If you submit 50 jobs at once you should start getting HTTP 429 error that ColabFold will understand to automatically retry later.

It should never time out. That behavior is very puzzling.

I have not asked our network management team, but I would not expect this to be an issue, since there are heavier API users than this.

rukibuki commented 3 months ago

we normally saw this: I0403 14:05:12.905370 140497882613568 objects.py:208] input is features/Q96DT5.a3m

0%| | 0/150 [elapsed: 00:00 remaining: ?] SUBMIT: 0%| | 0/150 [elapsed: 00:00 remaining: ?]E0403 14:05:14.012090 140497882613568 colabfold.py:164] Sleeping for 8s. Reason: RATELIMIT E0403 14:05:22.915350 140497882613568 colabfold.py:164] Sleeping for 5s. Reason: RATELIMIT

but if we are not among the top heavy api-users with 50 calls, then I will try to increase the 5 runs to maybe 10 and see if that works. 10 should be more than enough for now.

milot-mirdita commented 3 months ago

Ah, that makes more sense. That's not a timeout, but a rate limit and intended behavior.

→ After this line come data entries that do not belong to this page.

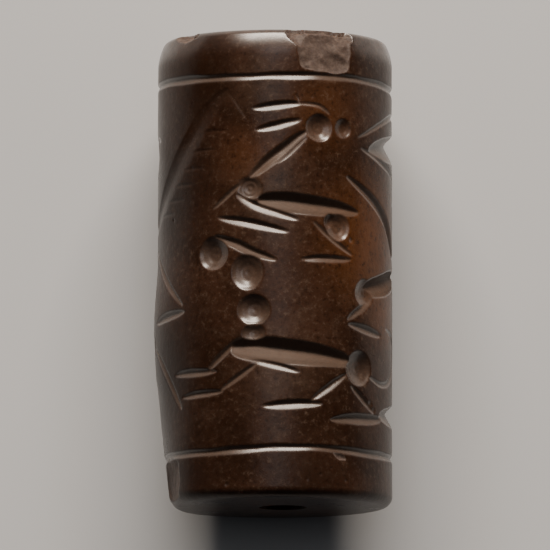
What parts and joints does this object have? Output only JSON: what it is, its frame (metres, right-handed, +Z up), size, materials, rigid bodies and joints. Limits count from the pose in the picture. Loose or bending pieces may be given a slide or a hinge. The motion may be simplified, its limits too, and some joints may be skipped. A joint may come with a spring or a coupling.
{
  "type": "cylinder seal",
  "caption": "Bored cylinder of dark stone with an animal frieze sunk into its side, lying on a narrow flat.",
  "frame": {"origin": "centre of the flat on the underside, under the middle of the seal", "axes": "+Y along the seal to its top end, +Z up to the front of the frieze, +X to the right of the front"},
  "size_m": [0.0179, 0.035, 0.0175],
  "materials": {
    "stone": "polished, worn, dark brown chalcedony"
  },
  "bodies": {
    "root": {"seal_body": "stone"}
  },
  "joints": []
}
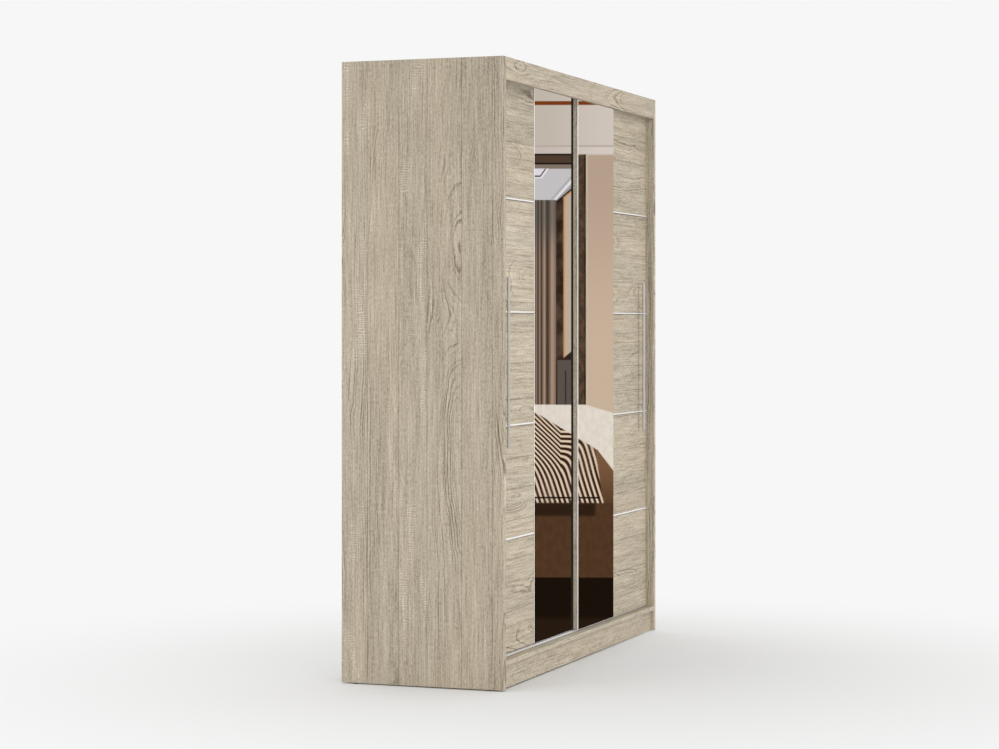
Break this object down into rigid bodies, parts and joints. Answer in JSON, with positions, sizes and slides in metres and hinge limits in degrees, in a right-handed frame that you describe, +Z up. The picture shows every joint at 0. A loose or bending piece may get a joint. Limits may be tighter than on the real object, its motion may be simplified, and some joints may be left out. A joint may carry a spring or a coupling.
{
  "type": "sliding door wardrobe",
  "caption": "Tall free-standing wardrobe with sliding half-mirrored doors on a track, long bar handles, a hanging rail and shelves.",
  "frame": {"origin": "on the floor under the middle of the wardrobe", "axes": "+X across the width to the right seen from the front, +Y from the doors to the back, +Z up"},
  "size_m": [1.8, 0.6, 2.16],
  "materials": {
    "oak_laminate": "grey-beige sawn-oak laminate with a fine open grain",
    "back_sheet": "thin fibreboard, white faced",
    "mirror": "silvered glass",
    "bright_trim": "bright plated",
    "brushed_steel": "satin",
    "aluminium": "natural anodised",
    "dark_plastic": "moulded",
    "pale_plastic": "moulded nylon",
    "brush_pile": "dense black pile"
  },
  "bodies": {
    "carcass": {"back_panel_left": "back_sheet", "back_panel_right": "back_sheet", "bottom_panel": "oak_laminate", "centre_partition": "oak_laminate", "front_plinth": "oak_laminate", "glide_left_front": "dark_plastic", "glide_left_rear": "dark_plastic", "glide_right_front": "dark_plastic", "glide_right_rear": "dark_plastic", "hanging_rail": "bright_trim", "left_side_panel": "oak_laminate", "left_top_shelf": "oak_laminate", "lower_track": "aluminium", "plinth_brace": "oak_laminate", "rail_flange_left": "bright_trim", "rail_flange_right": "bright_trim", "rear_plinth": "oak_laminate", "right_shelf_1": "oak_laminate", "right_shelf_2": "oak_laminate", "right_shelf_3": "oak_laminate", "right_shelf_4": "oak_laminate", "right_side_panel": "oak_laminate", "top_fascia": "oak_laminate", "top_panel": "oak_laminate", "upper_track": "aluminium"},
    "left_door": {"left_door_board": "oak_laminate", "left_door_mirror": "mirror", "left_door_strip_1": "bright_trim", "left_door_strip_2": "bright_trim", "left_door_strip_3": "bright_trim", "left_door_strip_4": "bright_trim", "left_door_handle_bar": "brushed_steel", "left_door_handle_post_upper": "brushed_steel", "left_door_handle_post_lower": "brushed_steel", "left_door_roller_bracket_outer": "dark_plastic", "left_door_roller_bracket_inner": "dark_plastic", "left_door_guide_housing_outer": "dark_plastic", "left_door_guide_housing_inner": "dark_plastic"},
    "left_door_wheel_outer": {"left_door_roller_wheel_outer": "pale_plastic"},
    "left_door_pin_outer": {"left_door_guide_pin_outer": "pale_plastic"},
    "left_door_wheel_inner": {"left_door_roller_wheel_inner": "pale_plastic"},
    "left_door_pin_inner": {"left_door_guide_pin_inner": "pale_plastic"},
    "right_door": {"right_door_board": "oak_laminate", "right_door_mirror": "mirror", "right_door_strip_1": "bright_trim", "right_door_strip_2": "bright_trim", "right_door_strip_3": "bright_trim", "right_door_strip_4": "bright_trim", "right_door_handle_bar": "brushed_steel", "right_door_handle_post_upper": "brushed_steel", "right_door_handle_post_lower": "brushed_steel", "right_door_roller_bracket_outer": "dark_plastic", "right_door_roller_bracket_inner": "dark_plastic", "right_door_guide_housing_outer": "dark_plastic", "right_door_guide_housing_inner": "dark_plastic", "right_door_seal": "brush_pile"},
    "right_door_wheel_outer": {"right_door_roller_wheel_outer": "pale_plastic"},
    "right_door_pin_outer": {"right_door_guide_pin_outer": "pale_plastic"},
    "right_door_wheel_inner": {"right_door_roller_wheel_inner": "pale_plastic"},
    "right_door_pin_inner": {"right_door_guide_pin_inner": "pale_plastic"}
  },
  "joints": [
    {"name": "left_door_slide", "type": "slide", "parent": "carcass", "child": "left_door", "axis": [1, 0, 0], "range_m": [0, 0.745]},
    {"name": "left_door_wheel_outer_spin", "type": "hinge", "parent": "left_door", "child": "left_door_wheel_outer", "pos_m": [-0.806, -0.232, 0.1166], "axis": [0, 1, 0], "continuous": true},
    {"name": "left_door_pin_outer_press", "type": "slide", "parent": "left_door", "child": "left_door_pin_outer", "axis": [0, 0, 1], "range_m": [-0.01, 0], "stiffness_N_per_m": 500, "springref_m": 0.003},
    {"name": "left_door_wheel_inner_spin", "type": "hinge", "parent": "left_door", "child": "left_door_wheel_inner", "pos_m": [-0.063, -0.232, 0.1166], "axis": [0, 1, 0], "continuous": true},
    {"name": "left_door_pin_inner_press", "type": "slide", "parent": "left_door", "child": "left_door_pin_inner", "axis": [0, 0, 1], "range_m": [-0.01, 0], "stiffness_N_per_m": 500, "springref_m": 0.003},
    {"name": "right_door_slide", "type": "slide", "parent": "carcass", "child": "right_door", "axis": [1, 0, 0], "range_m": [-0.745, 0]},
    {"name": "right_door_wheel_outer_spin", "type": "hinge", "parent": "right_door", "child": "right_door_wheel_outer", "pos_m": [0.806, -0.256, 0.1166], "axis": [0, 1, 0], "continuous": true},
    {"name": "right_door_pin_outer_press", "type": "slide", "parent": "right_door", "child": "right_door_pin_outer", "axis": [0, 0, 1], "range_m": [-0.01, 0], "stiffness_N_per_m": 500, "springref_m": 0.003},
    {"name": "right_door_wheel_inner_spin", "type": "hinge", "parent": "right_door", "child": "right_door_wheel_inner", "pos_m": [0.063, -0.256, 0.1166], "axis": [0, 1, 0], "continuous": true},
    {"name": "right_door_pin_inner_press", "type": "slide", "parent": "right_door", "child": "right_door_pin_inner", "axis": [0, 0, 1], "range_m": [-0.01, 0], "stiffness_N_per_m": 500, "springref_m": 0.003}
  ],
  "couplings": [
    {"joint": "left_door_wheel_outer_spin", "follows": "left_door_slide", "rad_per_m": 95.238},
    {"joint": "left_door_wheel_inner_spin", "follows": "left_door_slide", "rad_per_m": 95.238},
    {"joint": "right_door_wheel_outer_spin", "follows": "right_door_slide", "rad_per_m": 95.238},
    {"joint": "right_door_wheel_inner_spin", "follows": "right_door_slide", "rad_per_m": 95.238}
  ]
}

So how the system currently works is that you get 20 "tokens" for job submissions and the tokens are replenished at a rate of 0.01111111111111 per second (or 1 per 90s), where you can submit another job. It doesn't replenish above 20.

Thus you can use the API for 40-60 MSAs per hour.

We have the colabfold_search script for local searches to run more MSAs on your own resources. I am not sure how AlphaPulldown handles local searches, but I think they also have something to run MMseqs2 locally.

rukibuki commented 3 months ago

So What I wrote in my last comment was what we normally saw when submitting 50 runs at one time. But what we got recently was what I wrote in the original post, which was a timeout a run that was left idle for a long time. Sorry for the confusion!

But what you just wrote with 20 tokens and replenish makes a lot of sense for what we normally see.

But for now the timeout problem is not an issue as long as we don't go to high in run numbers.